Put plainly: compare what the post-trained model is more likely to do against what the base reference model would have done in the same state. If RL pushed probability up for an action, that gap can act like a signal that the action made progress. If it pushed probability down, maybe not.

That is a very different setup from training a separate process reward model. No extra step labels. No task-specific reward model. No new annotation pass. The scoring signal comes from a byproduct of the standard RL post-training pipeline.

two similar agent paths through a maze, one faint baseline path and one brighter post-trained path, with small glow mark

I like this because it turns a training artifact into an evaluation tool. The reference policy is not just a before-picture. It becomes a measuring stick.

Where this could actually help

The researchers tested progress advantage across three applications: test-time scaling, uncertainty quantification, and failure attribution. They report results on five benchmarks and four model families. Across those settings, progress advantage beat confidence-based baselines and also surpassed dedicated trained reward models, despite not using task-specific reward model training.
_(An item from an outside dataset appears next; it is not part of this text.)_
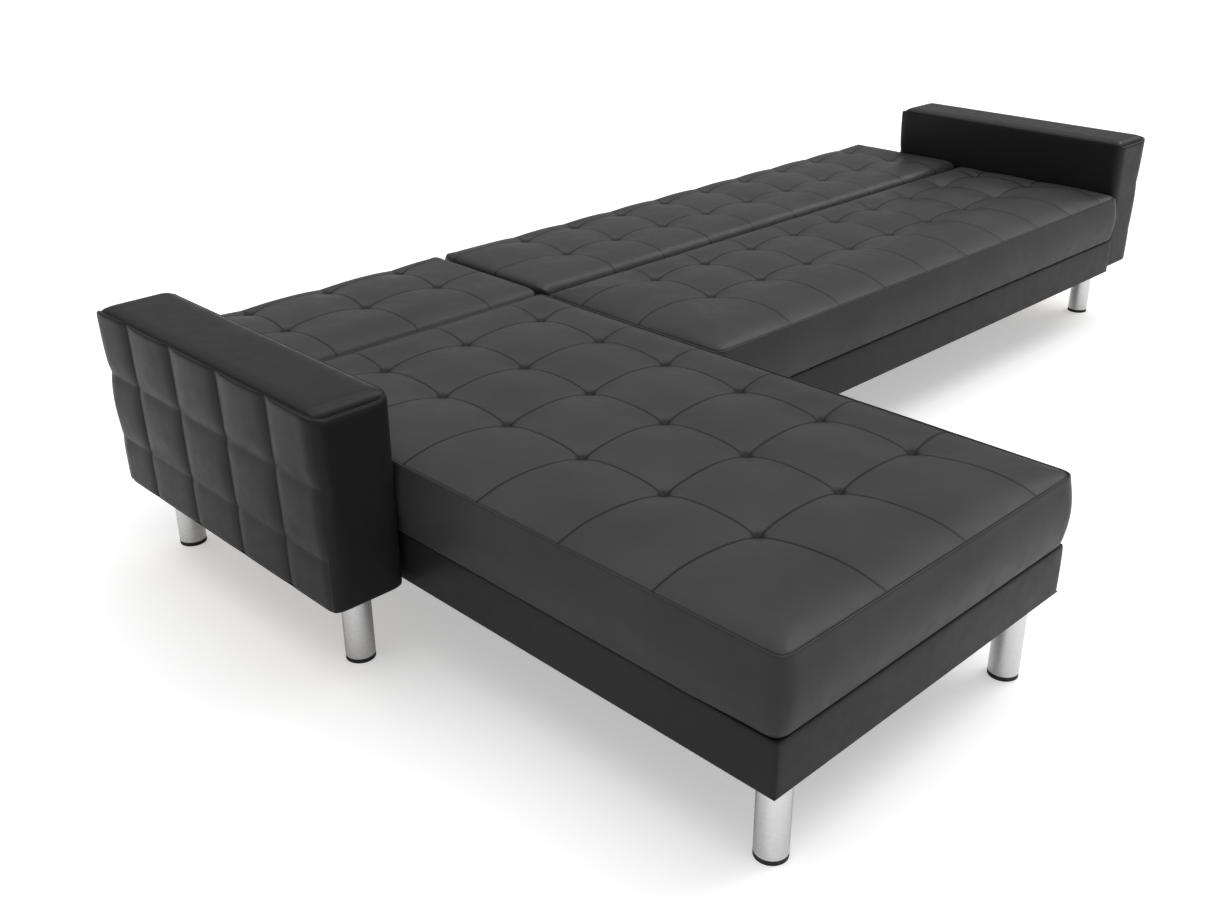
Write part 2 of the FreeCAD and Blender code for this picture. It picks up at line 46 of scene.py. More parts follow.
# The studio: a pale seamless floor under a white sky, one wide soft light overhead and a smaller one
# from the right, and a camera at standing height off the left front corner, looking over the chaise.
eye = Vector((-2.244, -1.600, 1.266))
heading, dip, roll = math.radians(44.5), math.radians(25.35), math.radians(0.3)
ahead = Vector((math.sin(heading) * math.cos(dip), math.cos(heading) * math.cos(dip), -math.sin(dip)))
camera = bpy.data.objects.new("camera", bpy.data.cameras.new("camera"))
camera.location = eye
camera.rotation_mode = "QUATERNION"
camera.rotation_quaternion = Quaternion(ahead, roll) @ ahead.to_track_quat("-Z", "Y")
camera.data.sensor_width = 36
camera.data.lens = 39.6
camera.data.shift_x, camera.data.shift_y = -0.0025, -0.003
camera.data.clip_end = 200
scene.collection.objects.link(camera)
scene.camera = camera
scene.view_settings.view_transform = "Standard"


def node(tree, kind, sockets=None, **settings):
    """Adds a shader node, sets it up and joins or sets its input sockets."""
    made = tree.nodes.new(f"ShaderNode{kind}")
    for name, setting in settings.items():
        setattr(made, name, setting)
    for name, content in (sockets or {}).items():
        if isinstance(content, bpy.types.NodeSocket):
            tree.links.new(content, made.inputs[name])
        else:
            made.inputs[name].default_value = content
    return made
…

The test-time scaling angle is the most immediately useful. If an agent samples multiple possible next steps or multiple trajectories, a step-level progress signal gives you a way to rank partial work before paying for full rollouts. That matters when tool calls are slow, expensive, or stateful.

Uncertainty is also interesting. Model confidence is famously slippery. A model can be very sure while doing the wrong thing, especially in agent tasks where it does not know which hidden state matters. Progress advantage gives a different lens: not “how likely was this token,” but “how much did RL training prefer this action over the reference behavior?”

Failure attribution may be the sleeper use case. If you can score each step after a failed run, you can find the first bad turn instead of reading the whole transcript by hand. For teams running agents in support, coding, data ops, or browser workflows, that is not academic. It is debugging time.

The catch: free does not mean plug-and-play

There are caveats.

First, you need access to both policies, or at least their log probabilities. Many builders working through hosted black-box APIs will not have that. If the provider does not expose the reference model or comparable logprobs, the method is hard to reproduce directly.

Second, the signal inherits the taste of the RL process. If post-training rewarded shallow hacks, benchmark gaming, or stylistic compliance, the progress advantage will reflect that. It is not an independent judge. It is a shadow of the RL objective.

Third, the paper’s claim is broad, but the real-world agent mess is broader. Production workflows have changing tools, permission boundaries, user preferences, partial observability, and hidden business rules. A method that beats trained reward models on five benchmarks is promising. It is not a blanket replacement for evals.

Still, this is the kind of result I pay attention to. Not because it says agents are solved. Because it reduces one painful part of the stack. Step-level scoring has been treated like a separate supervision problem. This reframes it as something you may get from the delta between before-RL and after-RL behavior.

For builders, the practical move is simple: if you control your model stack, start logging action-level probabilities from both the reference and post-trained policies during agent runs. Use the ratio as a candidate trace score, then compare it against your human bug reports and final task outcomes. The catch most readers will miss: this is not a replacement for product evals. It is a triage signal. Use it to choose which branches to expand, which failures to inspect, and which agent steps deserve suspicion first.